Perfect timing (in general) given the 5E rollout and (for me) some thinking about the eventual dT&T release.
I play at conventions, only. 3-5 hour shots.
1. For the most part, people behave better.
2. One shots encourage risk-taking, more active play.
3. The game itself, the GM often have a more tangible goal to push towards so there's a sense of satisfaction/completion/closure at the end even if everyone dies (I've seen this even Apocalypse World type games)
(The flipside/negative of the above points are easily deduced.)
The organized play does bleed into convention play--I was in two 5E organized games at the local convention this weekend. In "Playing at the World" I remember a comment about Gygax's concern about rampant house rules limiting character movement from game to game--a sentiment (and yes, this is heresy coming from a T&T honk) I appreciate. I liked turning my Friday night encounter into a full-weekend fling. That will probably be it with this character but I won't recycle the sheet.

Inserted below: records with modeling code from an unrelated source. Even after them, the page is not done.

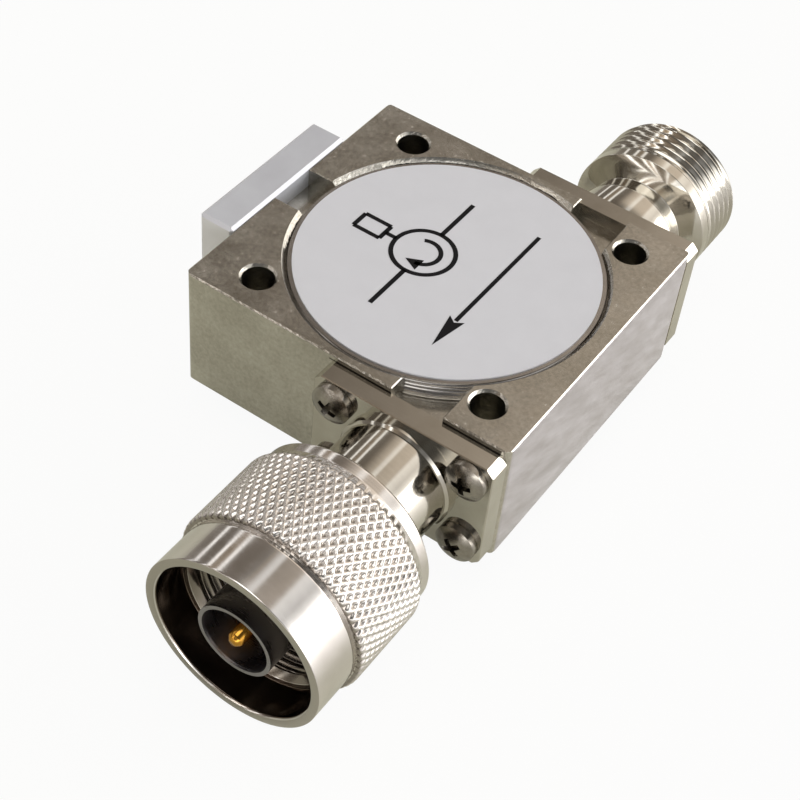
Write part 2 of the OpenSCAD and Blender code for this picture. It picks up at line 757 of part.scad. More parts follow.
// Knurled coupling nut that turns freely on the neck
module coupling_nut() {
  core_r = knurl_d / 2 - 2 * knurl_depth;
  groove_r = nose_d / 2 - groove_depth;
  color(bright_nickel) at_port(-1) difference() {
    union() {
      translate([0, 0, knurl_s]) knurl(knurl_d, knurl_depth, knurl_len, knurl_starts, knurl_rows);
      rotate_extrude() polygon([
        [0, nut_s], [collar_d / 2 - nut_chamfer, nut_s], [collar_d / 2, nut_s + nut_chamfer],
        [collar_d / 2, slope_s], [knurl_d / 2 - knurl_depth / 2, knurl_s], [core_r, knurl_s],
        [core_r, groove_s], [groove_r, groove_s], [groove_r, nose_s], [nose_d / 2, nose_s],
        [nose_d / 2, nut_face - nut_chamfer / 2], [nose_d / 2 - nut_chamfer / 2, nut_face], [0, nut_face]
      ]);
    }
    translate([0, 0, nut_s - over]) cylinder(d = neck_d + 2 * run_gap, h = nut_face);
    translate([0, 0, ring_slot_s]) cylinder(d = ring_d + 4 * ring_play, h = thread_s - ring_slot_s);
    translate([0, 0, ring_slot_s]) cylinder(d = nut_thread_d, h = nut_face);
    translate([0, 0, nut_face - mouth_depth]) cylinder(d = mouth_d, h = mouth_depth + over);
    translate([0, 0, nut_face - mouth_depth - lead_in])
      cylinder(d1 = nut_thread_d, d2 = nut_thread_d + 2 * lead_in, h = lead_in);
    translate([0, 0, nut_face - mouth_chamfer])
      cylinder(d1 = mouth_d, d2 = mouth_d + 2 * mouth_chamfer + 2 * over, h = mouth_chamfer + over);
  }
}

// Jack's flange, neck, waist and barrel. The barrel has the thread's outer diameter.
module jack_body() {
  color(bright_nickel) at_port(1) difference() {
    union() {
      flange();
      rotate_extrude() polygon([
        [0, 0], [neck_d / 2, 0], [neck_d / 2, waist_s], [waist_d / 2, waist_s],
        [waist_d / 2, step_s], [step_d / 2, barrel_s], [jack_thread_d / 2, barrel_s + shoulder_len],
        [jack_thread_d / 2, jack_len - barrel_chamfer], [jack_thread_d / 2 - barrel_chamfer, jack_len],
        [0, jack_len]
      ]);
    }
    flange_holes();
    translate([0, 0, -over]) cylinder(d = coax_d, h = jack_len);
    translate([0, 0, jack_bead_s]) cylinder(d = socket_d, h = jack_len);
    translate([0, 0, jack_len - barrel_chamfer])
      cylinder(d1 = socket_d, d2 = socket_d + 2 * barrel_chamfer + 2 * over, h = barrel_chamfer + over);
  }
}

// Jack's insulator: a thin part in the coaxial bore and a wide bead in the socket
module jack_insulator() {
  color(ptfe) at_port(1) difference() {
    union() {
      translate([0, 0, -insulator_len])
        cylinder(d = coax_d - 2 * fit_gap, h = jack_bead_s + insulator_len + fit_gap);
      translate([0, 0, jack_bead_s + fit_gap]) cylinder(d = socket_d - 2 * fit_gap, h = bead_len - fit_gap);
    }
    translate([0, 0, -insulator_len - over])
      cylinder(d = lead_d + 2 * fit_gap, h = jack_bead_s + bead_len + insulator_len + 2 * over);
    translate([0, 0, jack_bead_s + over])
      cylinder(d = contact_d + 2 * fit_gap, h = bead_len + over);
  }
}

// Jack's socket contact, slit four ways at its open end
module jack_contact() {
  shoulder = jack_bead_s + over;
  color(gold) at_port(1) difference() {
    union() {
      contact_lead(1, shoulder + over);
      translate([0, 0, shoulder]) cylinder(d = contact_d, h = contact_end - shoulder);
    }
    translate([0, 0, contact_end - contact_bore_len])
      cylinder(d = contact_bore_d, h = contact_bore_len + over);
    for (a = [0, 90]) rotate([0, 0, a]) translate([-contact_d, -slit_w / 2, contact_end - slit_len])
      cube([2 * contact_d, slit_w, slit_len + over]);
  }
}

housing();
lid();
label();
compensator_disc();
upper_magnet();
upper_pole_plate();
upper_ferrite();
centre_conductor();
lower_ferrite();
lower_pole_plate();
lower_magnet();
ground_ring();
port_capacitors();
load_block();
load_chip();
load_tab();
load_screws();
plug_body();
plug_insulator();
plug_pin();
plug_sleeve();
plug_gasket();
plug_screws();
retaining_ring();
coupling_nut();
jack_body();
jack_insulator();
jack_contact();
jack_screws();
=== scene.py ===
# %% [markdown]
# # Dressing a coaxial isolator
# A coaxial isolator lets radio power through one way and soaks up what comes back. On a bench
# it is a small plated steel block with a plug on its front, a threaded jack on its back and an
# anodised block on its left side. Its solids, sizes and joints are already packed, and this
# lesson gives them the look of real metal. Pieces whose solid already has the right shape keep
# it and get a finish. The block, the nut, the jack, the pin and the flange screws are made again
# with a finer surface.

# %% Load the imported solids
import math

import bmesh
import bpy
from mathutils import Matrix, Quaternion, Vector


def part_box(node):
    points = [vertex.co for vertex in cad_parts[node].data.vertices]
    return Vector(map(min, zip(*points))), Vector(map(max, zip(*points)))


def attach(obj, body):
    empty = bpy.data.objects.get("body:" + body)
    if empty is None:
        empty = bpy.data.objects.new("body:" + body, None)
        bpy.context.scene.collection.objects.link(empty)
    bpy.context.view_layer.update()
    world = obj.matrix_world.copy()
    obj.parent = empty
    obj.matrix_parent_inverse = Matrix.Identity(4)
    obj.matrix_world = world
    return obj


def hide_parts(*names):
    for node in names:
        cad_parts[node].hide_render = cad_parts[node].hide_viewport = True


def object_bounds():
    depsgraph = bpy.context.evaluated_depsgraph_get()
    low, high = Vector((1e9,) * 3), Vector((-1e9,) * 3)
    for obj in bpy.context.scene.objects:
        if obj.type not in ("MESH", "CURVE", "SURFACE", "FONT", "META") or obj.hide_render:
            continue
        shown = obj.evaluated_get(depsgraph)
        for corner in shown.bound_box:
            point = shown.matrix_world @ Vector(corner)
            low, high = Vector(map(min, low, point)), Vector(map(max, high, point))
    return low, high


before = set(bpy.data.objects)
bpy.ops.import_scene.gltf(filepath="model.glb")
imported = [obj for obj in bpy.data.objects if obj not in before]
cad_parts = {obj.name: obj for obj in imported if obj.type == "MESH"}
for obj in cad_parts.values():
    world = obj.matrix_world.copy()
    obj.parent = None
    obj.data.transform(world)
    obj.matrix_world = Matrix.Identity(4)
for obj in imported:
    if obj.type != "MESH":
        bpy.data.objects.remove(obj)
cad_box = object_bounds()
scene = bpy.context.scene
MM = 0.001

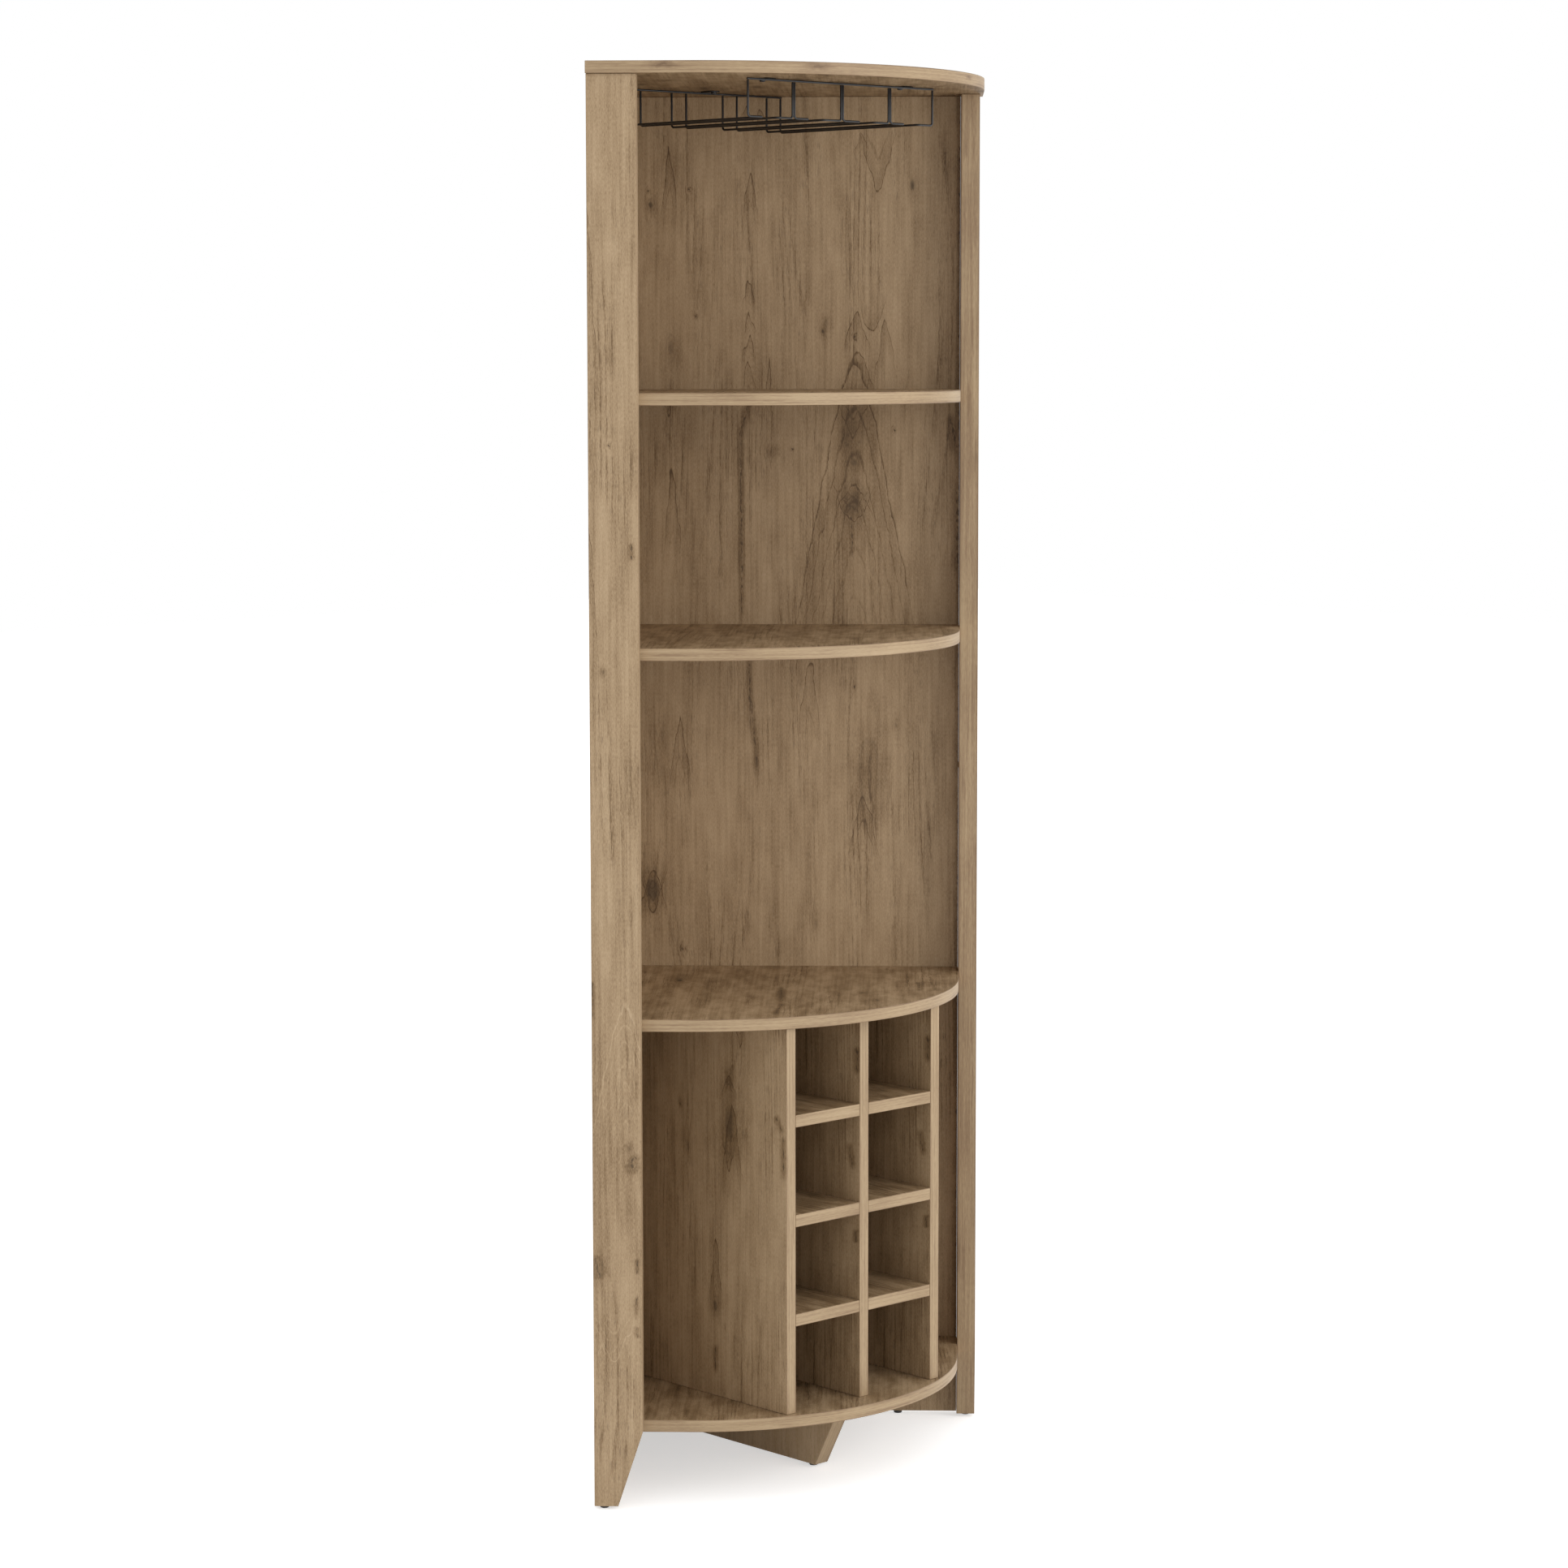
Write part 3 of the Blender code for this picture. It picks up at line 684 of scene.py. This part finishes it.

Organized play needs corporate backing and organization--I'm wondering whether the D&D Adventurer's League is trying too much too soon. (Factions could have waited--in spite of my glee at earning points I don't understand). And then there should always be a way to cycle new players and one shots in and out. (Level appropriate pre-gens are a must).
I'm curious as to your (pl.) thoughts on the value of smaller developers devoting resources to create some sort of organized play/convention adventures. (And yes, I'm thinking about dT&T)
Final recollection, from a convention/organized 5E experience: one of my GMs talked about the balance of trying to run a good game but also help teach it, help players transition to the new edition. (At the table experience ranged from those few grounded in 4e to me, who pretty much stopped at AD&D).
GMs are after all, de facto representatives of the game and the brand, whether they have corporate handouts or not.